Новое прочтение пьеса обрела в середине 60-х. Знаменитая телеверсия с Владимиром Этушем, Светланой Мизери, Эдуардом Марцевичем и Михаилом Ульяновым имела грандиозный успех. Флер европейского лоска: «Очень рады видеть», «Разрешите поцеловать ваши руки» и драматургический накал. Телеспектакль передавал противоречивую атмосферу тех дней: с одной стороны, всеобщий праздник, с другой — скрытый страх и порожденная войной мнительность: «Люди идут по улицам. Более или менее одинаковые люди, и на них более или менее одинаковые шляпы, очки, перчатки. А вот за какими очками прячутся глаза фашиста? Под какой шляпой голова, думающая о том, как повернуть все обратно?»
Разлад приходит и в дом Прохазок. «Ноев ковчег! Семь пар чистых и семь пар нечистых, — замечает один из друзей, настраивая радиоприемник. — Как бурлит мир! Как он кричит! Стонет! Смеется! Ругается! Вопит! Поет!»

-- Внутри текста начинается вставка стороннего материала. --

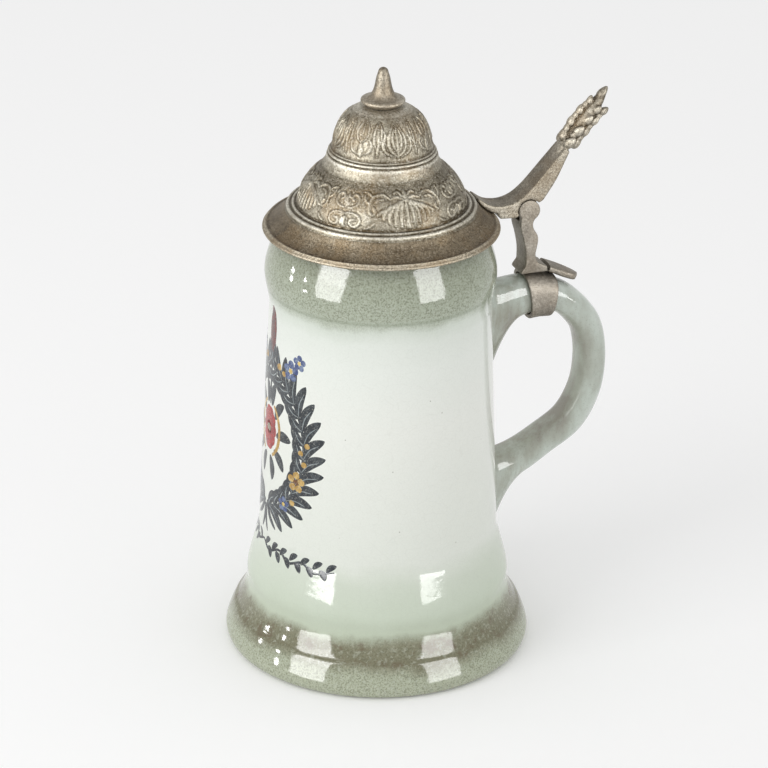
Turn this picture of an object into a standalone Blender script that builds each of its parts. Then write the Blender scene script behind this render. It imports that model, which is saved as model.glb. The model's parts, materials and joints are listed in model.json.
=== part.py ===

«Пока была война, у меня был только одни враг — немцы. Но сейчас к тебе вернулся твой сын из Советской России. Боюсь, что мы с ним люди слишком разных взглядов», — в таком духе рассуждает давний друг дома доктор Грубек. Отголоски этих сомнений сквозят и в репликах аполитичной Божены, впервые влюбившейся по-настоящему — в расквартировавшегося в доме полковника Петрова, мужественного комдива-десантника: «Я влюблена… безнадежно, бессмысленно... Он совсем с другой планеты. Совсем с другой».
Спор убеждений решает старый Франтишек, попросту цыкнув на младшее поколение, требующее указать Грубеку на дверь: « Занимайтесь вашей политикой там… и я не выгоню... как собаку, честного человека только потому, что он не разделяет ваших взглядов».
И русская девушка Маша. «Вот я родилась в селе Городище Калачского района. Если мы встретились с кем-нибудь из городищенских в Калаче, мы говорим: «Мы — земляки, городищенские». А в Сталинград приехали, говорим: «Мы — земляки, калачские». А в Москве... говорим: «Мы — земляки, сталинградские». А за границу поедем, говорим: «Мы — земляки, русские». Неужели же не настанет такое время, чтобы встретились люди и сказали: «Ты с Земли и я с Земли, с одного земного шара, — значит, земляки»?